--- Data listing ---
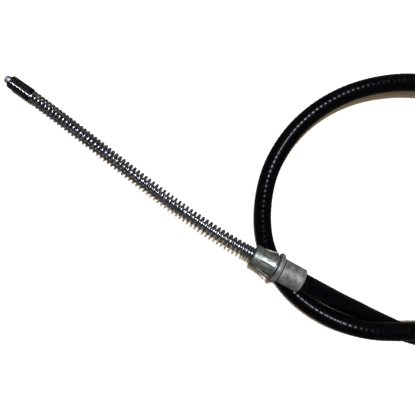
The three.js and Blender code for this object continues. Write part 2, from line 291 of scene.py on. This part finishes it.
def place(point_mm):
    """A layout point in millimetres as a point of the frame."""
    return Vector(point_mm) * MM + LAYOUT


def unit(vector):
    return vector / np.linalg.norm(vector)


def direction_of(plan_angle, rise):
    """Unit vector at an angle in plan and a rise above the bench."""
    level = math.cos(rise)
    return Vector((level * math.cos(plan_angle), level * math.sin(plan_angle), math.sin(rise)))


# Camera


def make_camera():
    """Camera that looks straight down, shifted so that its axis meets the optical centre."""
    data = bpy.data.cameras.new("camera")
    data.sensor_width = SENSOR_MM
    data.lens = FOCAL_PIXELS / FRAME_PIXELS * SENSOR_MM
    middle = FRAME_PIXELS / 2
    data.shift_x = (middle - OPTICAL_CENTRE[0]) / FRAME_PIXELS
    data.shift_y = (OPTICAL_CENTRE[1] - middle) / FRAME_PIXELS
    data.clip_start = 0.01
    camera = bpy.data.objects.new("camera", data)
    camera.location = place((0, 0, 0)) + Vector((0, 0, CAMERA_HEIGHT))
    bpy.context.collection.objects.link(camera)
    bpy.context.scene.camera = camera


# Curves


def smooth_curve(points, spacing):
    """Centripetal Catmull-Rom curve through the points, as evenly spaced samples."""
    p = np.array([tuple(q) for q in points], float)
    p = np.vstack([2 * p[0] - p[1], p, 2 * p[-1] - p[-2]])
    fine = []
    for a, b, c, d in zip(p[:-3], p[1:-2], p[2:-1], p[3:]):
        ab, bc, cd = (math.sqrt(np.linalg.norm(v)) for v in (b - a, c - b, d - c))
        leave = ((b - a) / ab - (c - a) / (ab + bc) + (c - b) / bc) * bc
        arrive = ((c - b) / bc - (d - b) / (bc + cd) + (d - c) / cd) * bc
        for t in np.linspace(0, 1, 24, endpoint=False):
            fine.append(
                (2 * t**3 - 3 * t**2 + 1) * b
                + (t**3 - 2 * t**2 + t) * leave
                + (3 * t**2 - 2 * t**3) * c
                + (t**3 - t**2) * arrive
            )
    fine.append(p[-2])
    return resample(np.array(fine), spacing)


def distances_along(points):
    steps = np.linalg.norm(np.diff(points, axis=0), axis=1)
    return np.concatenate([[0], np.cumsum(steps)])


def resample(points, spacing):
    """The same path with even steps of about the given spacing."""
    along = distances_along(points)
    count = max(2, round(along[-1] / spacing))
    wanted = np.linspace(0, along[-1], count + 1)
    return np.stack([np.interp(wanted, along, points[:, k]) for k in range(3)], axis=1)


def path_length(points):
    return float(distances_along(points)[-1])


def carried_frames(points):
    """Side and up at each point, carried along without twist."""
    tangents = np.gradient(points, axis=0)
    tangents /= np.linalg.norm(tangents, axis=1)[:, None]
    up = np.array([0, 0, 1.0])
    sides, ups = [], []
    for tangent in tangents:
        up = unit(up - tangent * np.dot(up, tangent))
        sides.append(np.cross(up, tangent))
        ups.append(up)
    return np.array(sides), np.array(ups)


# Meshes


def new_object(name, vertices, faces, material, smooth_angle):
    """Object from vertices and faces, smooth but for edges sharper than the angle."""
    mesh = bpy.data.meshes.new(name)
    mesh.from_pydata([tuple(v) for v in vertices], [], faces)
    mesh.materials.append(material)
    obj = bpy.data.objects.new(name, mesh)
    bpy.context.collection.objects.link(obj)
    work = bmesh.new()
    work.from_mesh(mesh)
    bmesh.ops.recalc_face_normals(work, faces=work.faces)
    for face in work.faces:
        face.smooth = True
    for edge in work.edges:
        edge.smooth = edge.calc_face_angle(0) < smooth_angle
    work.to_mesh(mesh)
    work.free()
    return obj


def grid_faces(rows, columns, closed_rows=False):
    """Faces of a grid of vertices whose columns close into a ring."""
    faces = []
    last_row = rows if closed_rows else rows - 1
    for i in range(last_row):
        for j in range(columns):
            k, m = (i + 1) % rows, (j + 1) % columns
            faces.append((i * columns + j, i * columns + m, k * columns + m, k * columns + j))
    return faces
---
--- Data listing ---
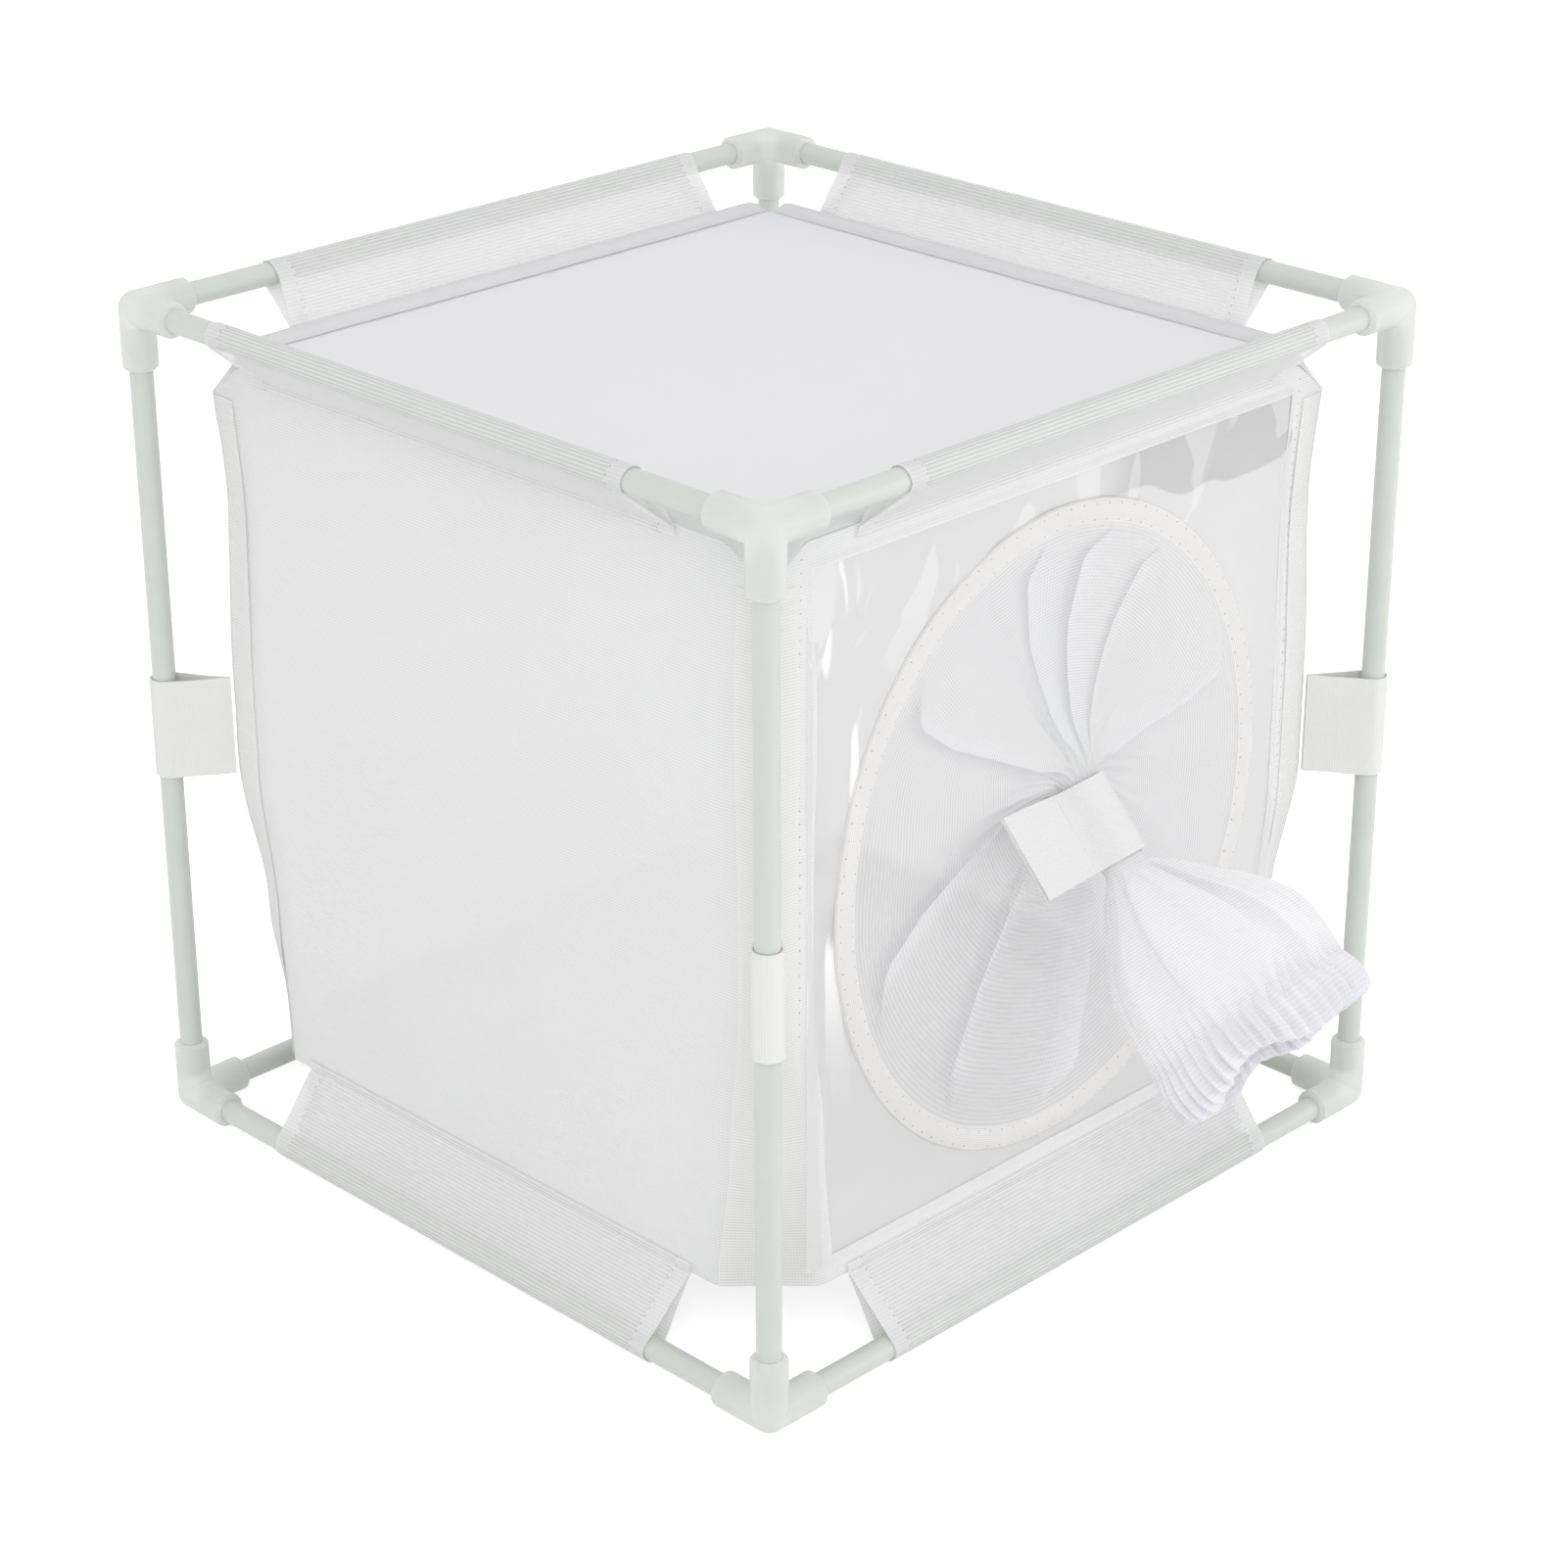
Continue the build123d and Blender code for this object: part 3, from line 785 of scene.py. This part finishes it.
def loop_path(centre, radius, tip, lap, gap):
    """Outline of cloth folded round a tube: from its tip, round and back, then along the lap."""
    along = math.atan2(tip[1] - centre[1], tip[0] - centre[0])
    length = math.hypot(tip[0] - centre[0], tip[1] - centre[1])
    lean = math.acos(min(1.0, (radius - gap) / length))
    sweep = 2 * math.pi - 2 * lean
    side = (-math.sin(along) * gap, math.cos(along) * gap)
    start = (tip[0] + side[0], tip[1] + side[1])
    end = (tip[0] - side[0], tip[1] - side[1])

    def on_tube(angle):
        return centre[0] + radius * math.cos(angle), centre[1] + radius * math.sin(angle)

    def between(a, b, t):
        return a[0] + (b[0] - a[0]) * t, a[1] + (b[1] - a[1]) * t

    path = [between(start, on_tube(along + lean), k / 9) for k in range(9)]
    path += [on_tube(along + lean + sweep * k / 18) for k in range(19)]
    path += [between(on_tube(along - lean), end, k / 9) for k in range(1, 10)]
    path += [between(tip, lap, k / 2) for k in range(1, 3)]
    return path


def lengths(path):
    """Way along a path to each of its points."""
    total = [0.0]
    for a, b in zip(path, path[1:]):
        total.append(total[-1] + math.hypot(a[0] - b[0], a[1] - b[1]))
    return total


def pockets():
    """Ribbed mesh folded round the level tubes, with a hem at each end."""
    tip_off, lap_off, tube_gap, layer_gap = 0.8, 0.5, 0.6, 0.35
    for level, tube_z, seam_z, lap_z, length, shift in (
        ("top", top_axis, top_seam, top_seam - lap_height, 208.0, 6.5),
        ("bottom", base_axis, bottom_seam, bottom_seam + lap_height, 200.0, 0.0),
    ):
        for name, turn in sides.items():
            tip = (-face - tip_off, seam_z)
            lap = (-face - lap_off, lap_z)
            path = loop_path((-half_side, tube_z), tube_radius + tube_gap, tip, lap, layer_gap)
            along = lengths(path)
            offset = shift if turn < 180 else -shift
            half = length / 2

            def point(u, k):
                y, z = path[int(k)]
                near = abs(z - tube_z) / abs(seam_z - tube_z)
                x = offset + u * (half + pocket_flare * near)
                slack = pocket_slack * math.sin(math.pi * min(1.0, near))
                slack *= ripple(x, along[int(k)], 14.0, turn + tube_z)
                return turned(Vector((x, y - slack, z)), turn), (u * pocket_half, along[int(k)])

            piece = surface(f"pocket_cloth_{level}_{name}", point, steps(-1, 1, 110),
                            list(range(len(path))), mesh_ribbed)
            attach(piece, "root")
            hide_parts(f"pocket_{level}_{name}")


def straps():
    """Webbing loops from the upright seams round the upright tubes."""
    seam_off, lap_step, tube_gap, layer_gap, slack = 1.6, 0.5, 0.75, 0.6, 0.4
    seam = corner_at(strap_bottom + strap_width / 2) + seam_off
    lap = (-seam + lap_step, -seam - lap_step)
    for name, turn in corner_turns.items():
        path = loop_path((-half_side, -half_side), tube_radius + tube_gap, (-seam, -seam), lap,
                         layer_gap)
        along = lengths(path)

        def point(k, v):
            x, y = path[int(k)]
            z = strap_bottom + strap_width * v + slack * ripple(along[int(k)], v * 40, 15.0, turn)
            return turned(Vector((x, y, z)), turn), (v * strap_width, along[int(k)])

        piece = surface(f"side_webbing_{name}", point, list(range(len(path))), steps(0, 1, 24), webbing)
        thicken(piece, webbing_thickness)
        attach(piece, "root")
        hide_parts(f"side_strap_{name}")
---
--- Data listing ---
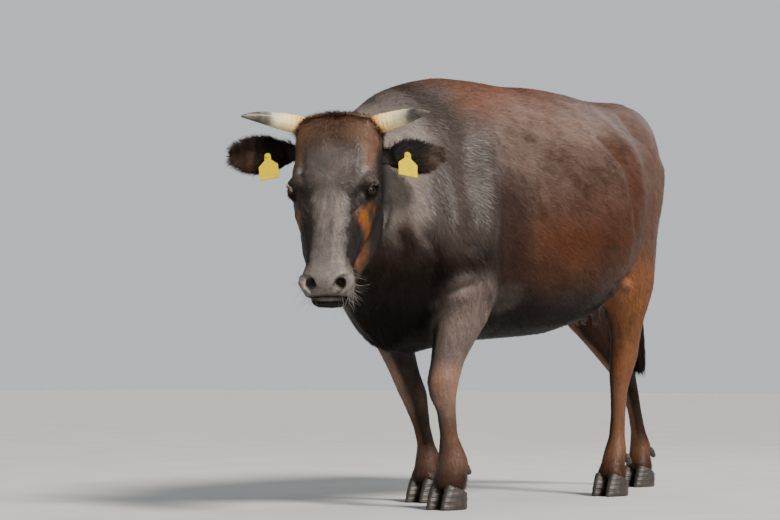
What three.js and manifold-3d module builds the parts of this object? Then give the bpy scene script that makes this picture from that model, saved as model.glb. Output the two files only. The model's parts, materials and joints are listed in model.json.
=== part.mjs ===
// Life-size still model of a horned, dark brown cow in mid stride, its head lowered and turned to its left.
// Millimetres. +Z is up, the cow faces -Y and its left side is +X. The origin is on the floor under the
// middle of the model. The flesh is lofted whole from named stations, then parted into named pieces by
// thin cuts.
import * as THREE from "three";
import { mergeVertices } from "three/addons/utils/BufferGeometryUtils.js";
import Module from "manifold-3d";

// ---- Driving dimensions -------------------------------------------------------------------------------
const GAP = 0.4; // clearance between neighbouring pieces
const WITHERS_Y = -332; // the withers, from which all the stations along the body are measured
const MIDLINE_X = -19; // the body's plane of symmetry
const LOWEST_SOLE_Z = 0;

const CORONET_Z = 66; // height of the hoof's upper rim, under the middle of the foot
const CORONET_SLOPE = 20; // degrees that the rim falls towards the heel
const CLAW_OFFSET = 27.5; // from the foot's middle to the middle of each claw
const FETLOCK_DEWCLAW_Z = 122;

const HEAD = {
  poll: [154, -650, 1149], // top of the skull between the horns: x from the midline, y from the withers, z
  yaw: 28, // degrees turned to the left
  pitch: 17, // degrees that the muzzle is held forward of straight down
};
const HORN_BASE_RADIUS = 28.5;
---
**Task**
Output nothing except the lines from the line with "Continue the build123d" through the line with "return total", copied exactly, end lines included.

**Finished task**
Continue the build123d and Blender code for this object: part 3, from line 785 of scene.py. This part finishes it.
def loop_path(centre, radius, tip, lap, gap):
    """Outline of cloth folded round a tube: from its tip, round and back, then along the lap."""
    along = math.atan2(tip[1] - centre[1], tip[0] - centre[0])
    length = math.hypot(tip[0] - centre[0], tip[1] - centre[1])
    lean = math.acos(min(1.0, (radius - gap) / length))
    sweep = 2 * math.pi - 2 * lean
    side = (-math.sin(along) * gap, math.cos(along) * gap)
    start = (tip[0] + side[0], tip[1] + side[1])
    end = (tip[0] - side[0], tip[1] - side[1])

    def on_tube(angle):
        return centre[0] + radius * math.cos(angle), centre[1] + radius * math.sin(angle)

    def between(a, b, t):
        return a[0] + (b[0] - a[0]) * t, a[1] + (b[1] - a[1]) * t

    path = [between(start, on_tube(along + lean), k / 9) for k in range(9)]
    path += [on_tube(along + lean + sweep * k / 18) for k in range(19)]
    path += [between(on_tube(along - lean), end, k / 9) for k in range(1, 10)]
    path += [between(tip, lap, k / 2) for k in range(1, 3)]
    return path


def lengths(path):
    """Way along a path to each of its points."""
    total = [0.0]
    for a, b in zip(path, path[1:]):
        total.append(total[-1] + math.hypot(a[0] - b[0], a[1] - b[1]))
    return total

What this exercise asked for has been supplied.